Tschechischer Nationalismus hatte auch den Klerus erfasst und führte zum Abfall von Rom, als im Januar 1920 eine „Tschechoslowakische Kirche“ gegründet wurde, die einen eigenen Patriarchen wählte und sich erst 1971 den neuen Namen „Tschechoslowakische Hussitische Kirche“ gab. Diese neue Kirche brach mit Rom und verzichtete auf den Zölibat. Als sie auch auf die Apostolische Sukzession verzichtete, unterstellten sich genügend Priester, die bis 1920 katholisch waren, 1923 dem serbischen Patriarchen, der aus ihren Reihen einen Bischof für eine tschechische orthodoxe Kirche weihte, der Moskau 1951 die Autokephalie gab.

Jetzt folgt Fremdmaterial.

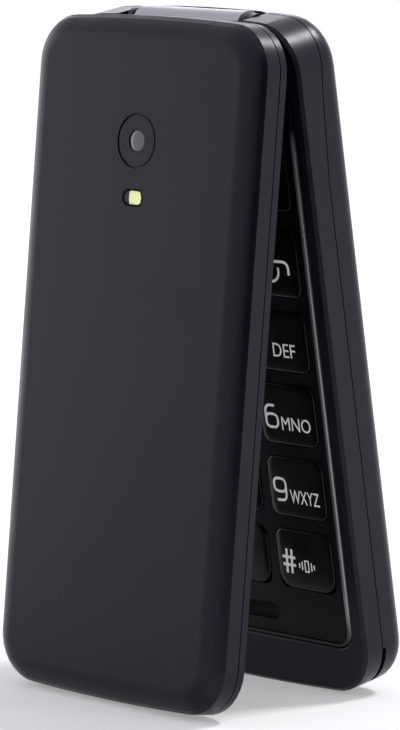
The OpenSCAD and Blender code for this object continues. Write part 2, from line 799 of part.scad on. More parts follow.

Als 1925 die Prager Regierung den Todestag von Hus zum Feiertag erklärte, zog der Vatikan den Nuntius ab. Die Schaffung der Nationalkirche 1920 war der größte Schlag für Rom seit der Reformation. Zwei Millionen Tschechen verließen damals die katholische Kirche. Nur eine Hälfte davon schloss sich der Nationalkirche an, die andere Hälfte wurde religionslos. Bei den Tschechen sank dadurch in der Zwischenkriegszeit der Anteil der Katholiken auf 70 %, bei den Sudetendeutschen blieb er trotz einer Los-von-Rom-Bewegung bei 90 %.
In der Debatte um die Mariensäule mischen sich bis heute politische und historische Argumente mit religiösen Empfindungen, weil die Religion in den böhmischen Ländern wegen der Nähe der katholischen Kirche zur Habsburg-Monarchie politisch gesehen wurde. Daraus ist auch die Tatsache zu verstehen, dass sich nach den Ergebnissen der letzten Volkszählung im 21 . Jahrhundert nur noch elf Prozent der Bevölkerung in Tschechien zu einer Konfession bekennen.
Über die Zerstörung des Mariendenkmals, bei dem ein Vierteljahrtausend Andachten und Prozessionen stattgefunden hatten, werden heute schon Legenden erzählt: Die Frau, die auf die Säule kletterte, sei Milada Horáková gewesen. Nach ihr wurde in Prag eine Straße benannt, denn sie war die erste Frau, die 1950 von den Kommunisten hingerichtet wurde. Mit einem Strick um den Hals.
Im Februar 2020 haben die Bauarbeiten für die rekonstruierte Mariensäule begonnen.